Enterprise organizations care deeply about that information because modern marketing increasingly revolves around measurable outcomes rather than awareness metrics alone. The acquisition effectively gives Accenture Song additional creator-native expertise at a moment when enterprise clients are asking increasingly sophisticated questions about creator marketing, influencer marketing, social commerce, and customer acquisition.
Market Context
The timing is not accidental. The creator economy has matured dramatically over the past decade. According to Goldman Sachs creator economy research, the creator economy continues to expand as brands allocate larger portions of marketing budgets toward creator-led customer acquisition and commerce initiatives. Early influencer marketing often resembled digital product placement. Brands paid creators, creators posted content, and everyone stared at engagement numbers hoping for the best.
The market is now considerably more sophisticated. Large brands increasingly demand attribution, measurement, governance, compliance, creator sourcing, performance analysis, and integration with broader customer acquisition strategies. That shift favors scaled operators. Whalar spent nearly a decade building systems, processes, creator relationships, and campaign infrastructure capable of supporting enterprise clients, while Accenture specializes in helping large organizations navigate operational complexity.
Those capabilities fit together naturally. The acquisition also arrives as consulting firms continue expanding beyond traditional advisory work into customer experience, creative services, commerce, data analytics, and marketing execution. Consulting firms no longer want to advise growth. They increasingly want to participate in creating it.
Competitive Landscape
The transaction highlights growing competition between traditional agency holding companies, consulting firms, creator platforms, and marketing technology providers. The lines separating those categories continue to blur. Accenture Song, which has grown into a business generating approximately $20B in annual revenue, has spent years assembling a broad portfolio of creative, experience, commerce, and marketing capabilities through acquisitions and organic growth.
Meanwhile, agency networks are building creator divisions, creator platforms are expanding measurement capabilities, and technology companies are moving deeper into marketing services. Everyone appears to be chasing the same destination from different starting points. That destination is control over the full customer journey.
The winner is unlikely to be the organization with the largest creator roster or the most sophisticated analytics platform. The winner will likely be the organization capable of connecting strategy, content, distribution, measurement, and commerce into a unified operating model. Accenture's acquisition of Whalar strengthens its position in that race.
What This Signals
The most interesting part of the transaction is not the acquisition itself. It is what the acquisition reveals about market priorities. For years, creator marketing sat outside many executive conversations and was often treated as a specialized marketing tactic rather than a strategic business capability. That perception is changing.

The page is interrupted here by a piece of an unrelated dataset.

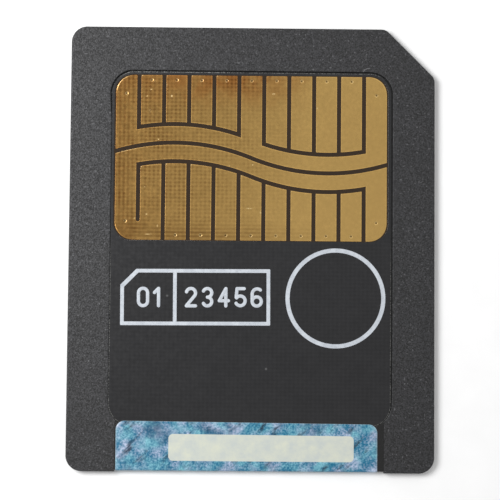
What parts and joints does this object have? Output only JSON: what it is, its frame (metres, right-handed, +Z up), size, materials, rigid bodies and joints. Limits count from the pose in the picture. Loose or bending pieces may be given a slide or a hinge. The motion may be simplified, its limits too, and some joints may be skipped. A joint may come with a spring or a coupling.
{
  "type": "flash memory card",
  "caption": "Thin rectangular flash memory card with one corner cut off, a field of gold contacts and a folded label sticker, lying contact side up.",
  "frame": {"origin": "on the label side, under the centre of the card's outline", "axes": "+X to the right, +Y towards the leading edge with the contacts, +Z up through the contact side"},
  "size_m": [0.037, 0.045, 0.0008],
  "materials": {
    "body_plastic": "dark grey, fine speckled mould texture",
    "bonding_tape": "amber bonding tape",
    "solder_resist": "smooth black solder resist on glass epoxy",
    "copper": "plated copper",
    "die_film": "pale adhesive film",
    "silicon": "polished silicon",
    "gold_wire": "bare gold wire",
    "mould_resin": "black moulded epoxy",
    "gold_plate": "gold-plated foil with the glass weave showing through",
    "white_ink": "screen-printed white ink",
    "label_film": "printed film, icy blue mottle with a blank pale panel"
  },
  "bodies": {
    "root": {"base_card": "body_plastic", "bonding_tape": "bonding_tape", "module_board": "solder_resist", "plated_vias": "copper", "inner_tracks": "copper", "die_attach_film": "die_film", "memory_chip": "silicon", "bond_wires": "gold_wire", "resin_cover": "mould_resin", "upper_band_contact": "gold_plate", "lower_band_contact": "gold_plate", "front_contact_2": "gold_plate", "front_contact_3": "gold_plate", "front_contact_4": "gold_plate", "front_contact_5": "gold_plate", "front_contact_7": "gold_plate", "front_contact_8": "gold_plate", "front_contact_9": "gold_plate", "front_contact_10": "gold_plate", "rear_contact_3": "gold_plate", "rear_contact_4": "gold_plate", "rear_contact_5": "gold_plate", "rear_contact_6": "gold_plate", "rear_contact_7": "gold_plate", "rear_contact_8": "gold_plate", "rear_contact_9": "gold_plate", "rear_contact_10": "gold_plate", "printed_box": "white_ink", "printed_ring": "white_ink", "label_sticker": "label_film"}
  },
  "joints": []
}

When a global professional services giant acquires a creator-focused agency and places it inside a business unit dedicated to growth, customer experience, commerce, and marketing transformation, the market receives a clear message. Creator marketing is graduating from campaign strategy to business strategy.
The transaction also reinforces another trend: attention is becoming a more valuable enterprise asset. Organizations increasingly compete for attention before they compete for revenue. The companies capable of earning, measuring, and converting attention into commercial outcomes are attracting growing strategic interest. Whalar built expertise around that challenge, and Accenture appears to believe that expertise belongs inside the enterprise toolkit.
The Bigger Industry Shift
Every technology cycle creates a new distribution layer. Search created one. Social media created another. Mobile created another. The creator economy is becoming the next major distribution layer. That does not mean creators replace brands. It means creators increasingly influence how brands reach customers.

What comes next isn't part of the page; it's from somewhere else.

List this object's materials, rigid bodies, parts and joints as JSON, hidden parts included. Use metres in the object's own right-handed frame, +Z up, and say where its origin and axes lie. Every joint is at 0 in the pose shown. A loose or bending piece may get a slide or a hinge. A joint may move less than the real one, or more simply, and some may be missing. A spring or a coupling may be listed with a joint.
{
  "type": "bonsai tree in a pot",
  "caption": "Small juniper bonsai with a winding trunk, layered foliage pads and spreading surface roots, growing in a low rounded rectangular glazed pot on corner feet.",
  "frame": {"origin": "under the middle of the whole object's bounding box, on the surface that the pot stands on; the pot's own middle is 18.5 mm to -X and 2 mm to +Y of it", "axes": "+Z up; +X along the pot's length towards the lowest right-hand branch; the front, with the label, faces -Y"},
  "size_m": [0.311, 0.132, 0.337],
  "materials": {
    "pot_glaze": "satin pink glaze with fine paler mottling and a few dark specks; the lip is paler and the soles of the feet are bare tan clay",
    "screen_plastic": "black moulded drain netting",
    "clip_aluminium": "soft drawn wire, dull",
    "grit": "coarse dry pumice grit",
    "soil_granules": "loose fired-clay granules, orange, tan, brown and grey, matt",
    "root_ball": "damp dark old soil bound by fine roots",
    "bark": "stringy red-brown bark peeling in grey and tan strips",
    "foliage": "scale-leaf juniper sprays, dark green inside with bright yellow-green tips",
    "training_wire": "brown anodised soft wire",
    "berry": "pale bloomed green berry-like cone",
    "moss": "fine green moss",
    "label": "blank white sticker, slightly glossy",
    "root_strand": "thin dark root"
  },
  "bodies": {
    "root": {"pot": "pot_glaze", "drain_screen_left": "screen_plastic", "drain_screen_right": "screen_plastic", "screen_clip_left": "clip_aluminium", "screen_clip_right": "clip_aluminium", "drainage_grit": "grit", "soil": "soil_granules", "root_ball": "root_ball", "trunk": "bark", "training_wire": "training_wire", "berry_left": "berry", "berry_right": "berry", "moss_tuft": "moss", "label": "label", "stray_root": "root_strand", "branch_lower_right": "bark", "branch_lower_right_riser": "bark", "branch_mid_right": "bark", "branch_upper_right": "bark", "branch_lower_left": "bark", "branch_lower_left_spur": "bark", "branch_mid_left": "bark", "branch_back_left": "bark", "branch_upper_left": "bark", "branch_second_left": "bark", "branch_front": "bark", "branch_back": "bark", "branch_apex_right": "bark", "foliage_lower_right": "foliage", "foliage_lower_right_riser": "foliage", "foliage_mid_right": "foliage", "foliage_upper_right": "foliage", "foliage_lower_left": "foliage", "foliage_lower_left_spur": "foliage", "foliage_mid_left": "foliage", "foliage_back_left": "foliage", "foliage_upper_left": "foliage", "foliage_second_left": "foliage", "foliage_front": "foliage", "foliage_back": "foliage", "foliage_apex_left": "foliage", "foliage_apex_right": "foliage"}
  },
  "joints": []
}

The organizations that recognize this shift early can build systems around it. The organizations that dismiss it as a temporary marketing trend risk finding themselves several years behind consumer behavior. The Accenture-Whalar deal reflects a broader market realization that creator ecosystems, customer experience, commerce, and enterprise growth are becoming interconnected disciplines.

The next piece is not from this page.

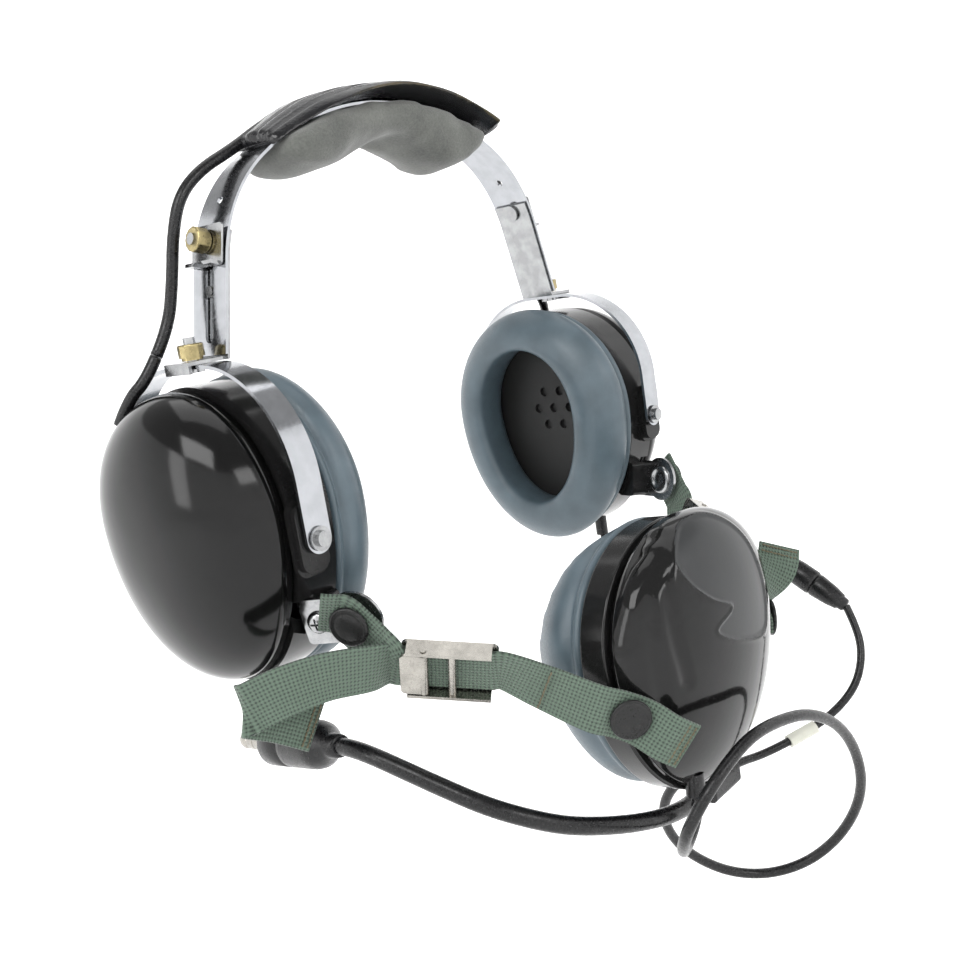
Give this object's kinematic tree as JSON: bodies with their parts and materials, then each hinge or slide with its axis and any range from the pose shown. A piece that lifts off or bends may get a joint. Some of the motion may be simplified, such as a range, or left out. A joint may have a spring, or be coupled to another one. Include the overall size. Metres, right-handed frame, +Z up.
{
  "type": "aviation headset",
  "caption": "Headset with glossy ear domes on a sprung padded headband, a mouth muff on webbing straps with cam buckles, and its cords and phone plug.",
  "frame": {"origin": "midway between the four stirrup pivots, the centre of the wearer's head on the ear axis", "axes": "+X to the wearer's left, -Y the way the wearer faces, +Z up through the crown of the headband"},
  "size_m": [0.2664, 0.2027, 0.3381],
  "materials": {
    "band_chrome": "polished",
    "cover_vinyl": "glossy",
    "pad_suede": "suede",
    "bright_steel": "polished",
    "nut_brass": "knurled, worn",
    "dome_black": "gloss",
    "rim_black": "gloss",
    "seal_grey": "satin",
    "inner_black": "matte",
    "webbing_green": "woven",
    "buckle_nickel": "satin, worn",
    "snap_black": "enamel",
    "cord_black": "satin",
    "plug_black": "satin",
    "sleeve_white": "satin",
    "barrel_nickel": "polished"
  },
  "bodies": {
    "headband": {"headband_spring": "band_chrome", "headband_cover": "cover_vinyl", "headband_pad": "pad_suede", "right_overhead_cable_upper": "cord_black", "left_overhead_cable_upper": "cord_black"},
    "right_adjuster": {"right_adjuster_strip": "bright_steel", "right_guide_clip": "bright_steel", "right_adjuster_studs": "bright_steel", "right_stirrup": "bright_steel"},
    "right_upper_thumb_nut": {"right_upper_nut": "nut_brass"},
    "right_lower_thumb_nut": {"right_lower_nut": "nut_brass"},
    "right_ear": {"right_dome": "dome_black", "right_rim": "rim_black", "right_ear_seal": "seal_grey", "right_baffle_plate": "inner_black", "right_earphone": "inner_black", "right_pivot_pins": "bright_steel", "right_strap_plate": "bright_steel", "right_ear_snap": "snap_black", "right_overhead_cable_lower": "cord_black"},
    "right_webbing": {"right_strap": "webbing_green", "right_buckle_frame": "buckle_nickel"},
    "right_lever": {"right_buckle_lever": "buckle_nickel"},
    "left_adjuster": {"left_adjuster_strip": "bright_steel", "left_guide_clip": "bright_steel", "left_adjuster_studs": "bright_steel", "left_stirrup": "bright_steel"},
    "left_upper_thumb_nut": {"left_upper_nut": "nut_brass"},
    "left_lower_thumb_nut": {"left_lower_nut": "nut_brass"},
    "left_ear": {"left_dome": "dome_black", "left_rim": "rim_black", "left_ear_seal": "seal_grey", "left_baffle_plate": "inner_black", "left_earphone": "inner_black", "left_pivot_pins": "bright_steel", "left_strap_plate": "bright_steel", "left_ear_snap": "snap_black", "left_overhead_cable_lower": "cord_black", "ear_gland": "plug_black", "ear_lead": "cord_black"},
    "left_webbing": {"left_strap": "webbing_green", "left_buckle_frame": "buckle_nickel"},
    "left_lever": {"left_buckle_lever": "buckle_nickel"},
    "mask": {"mask_shell": "dome_black", "mask_rim": "rim_black", "mask_seal": "seal_grey", "microphone": "inner_black", "mask_snaps": "snap_black", "mic_gland": "plug_black", "mic_lead": "cord_black", "cable_junction": "plug_black", "main_cable": "cord_black", "plug_body": "plug_black", "plug_barrel": "barrel_nickel", "headset_lead": "cord_black", "marker_sleeve": "sleeve_white", "connector_plug": "plug_black", "connector_socket": "plug_black"}
  },
  "joints": [
    {"name": "right_adjuster_slide", "type": "slide", "parent": "headband", "child": "right_adjuster", "axis": [-0.2334, 0, -0.9724], "range_m": [0, 0.015], "deforming": ["right_overhead_cable_upper", "right_strap"]},
    {"name": "right_upper_nut_spin", "type": "hinge", "parent": "right_adjuster", "child": "right_upper_thumb_nut", "pos_m": [-0.08644, 0, 0.09813], "axis": [-0.9724, 0, 0.2334], "continuous": true},
    {"name": "right_lower_nut_spin", "type": "hinge", "parent": "right_adjuster", "child": "right_lower_thumb_nut", "pos_m": [-0.0983, 0, 0.062], "axis": [0, 0, 1], "continuous": true},
    {"name": "right_ear_tilt", "type": "hinge", "parent": "right_adjuster", "child": "right_ear", "pos_m": [-0.0983, 0, 0], "axis": [0, 1, 0], "range_deg": [-6, 6], "deforming": ["right_overhead_cable_lower", "right_strap"]},
    {"name": "right_strap_swing", "type": "hinge", "parent": "right_adjuster", "child": "right_webbing", "pos_m": [-0.095, -0.05341, -0.02876], "axis": [1, 0, 0], "range_deg": [-8, 6], "deforming": ["right_strap"]},
    {"name": "right_lever_flip", "type": "hinge", "parent": "right_webbing", "child": "right_lever", "pos_m": [-0.0855, -0.07147, -0.04724], "axis": [-0.2234, -0.3846, 0.8956], "range_deg": [0, 100]},
    {"name": "left_adjuster_slide", "type": "slide", "parent": "headband", "child": "left_adjuster", "axis": [0.2334, 0, -0.9724], "range_m": [0, 0.015], "deforming": ["left_overhead_cable_upper", "left_strap"]},
    {"name": "left_upper_nut_spin", "type": "hinge", "parent": "left_adjuster", "child": "left_upper_thumb_nut", "pos_m": [0.08644, 0, 0.09813], "axis": [0.9724, 0, 0.2334], "continuous": true},
    {"name": "left_lower_nut_spin", "type": "hinge", "parent": "left_adjuster", "child": "left_lower_thumb_nut", "pos_m": [0.0983, 0, 0.062], "axis": [0, 0, 1], "continuous": true},
    {"name": "left_ear_tilt", "type": "hinge", "parent": "left_adjuster", "child": "left_ear", "pos_m": [0.0983, 0, 0], "axis": [0, 1, 0], "range_deg": [-6, 6], "deforming": ["left_overhead_cable_lower", "left_strap", "ear_lead"]},
    {"name": "left_strap_swing", "type": "hinge", "parent": "left_adjuster", "child": "left_webbing", "pos_m": [0.095, -0.05341, -0.02876], "axis": [1, 0, 0], "range_deg": [-8, 6], "deforming": ["left_strap", "ear_lead"]},
    {"name": "left_lever_flip", "type": "hinge", "parent": "left_webbing", "child": "left_lever", "pos_m": [0.0855, -0.07147, -0.04724], "axis": [-0.2234, 0.3846, -0.8956], "range_deg": [0, 100]},
    {"name": "mask_tilt", "type": "hinge", "parent": "right_webbing", "child": "mask", "pos_m": [0, -0.1195, -0.0703], "axis": [1, 0, 0], "range_deg": [-5, 3], "deforming": ["right_strap", "left_strap", "ear_lead"]}
  ],
  "couplings": [
    {"joint": "left_adjuster_slide", "follows": "right_adjuster_slide", "ratio": 1},
    {"joint": "left_strap_swing", "follows": "right_strap_swing", "ratio": 1}
  ]
}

Viewed through that lens, this acquisition looks less like an agency transaction and more like infrastructure consolidation. The market is growing up, and the creator economy is growing up with it.
Frequently Asked Questions
What did Accenture acquire from Whalar?
Accenture acquired Whalar's creator and social agency business, which will become part of Accenture Song.
Did Accenture acquire all of Whalar Group?
No. Accenture acquired only the Whalar agency business. The broader Whalar Group remains independent and will continue operating under a 3-year strategic partnership with Accenture Song.
What is Accenture Song?
Accenture Song is Accenture's marketing, customer experience, commerce, creative, and digital transformation division.
Who leads Whalar after the acquisition?
Neil Waller and James Street continue leading Whalar Group, while Emma Harman and Jo Cronk continue leading the agency business joining Accenture Song.
Were the financial terms disclosed?
No. Accenture and Whalar did not publicly disclose the financial terms of the acquisition.
Why is the Whalar acquisition important?
The acquisition strengthens Accenture Song's position in creator marketing, influencer marketing, social commerce, and enterprise marketing transformation.
What does this deal signal about the creator economy?
The deal signals that creator marketing is increasingly viewed as core business infrastructure rather than a standalone advertising channel.
How many employees are joining Accenture Song?
More than 170 Whalar employees across the U.S., U.K., Ireland, Germany, and Spain are joining Accenture Song.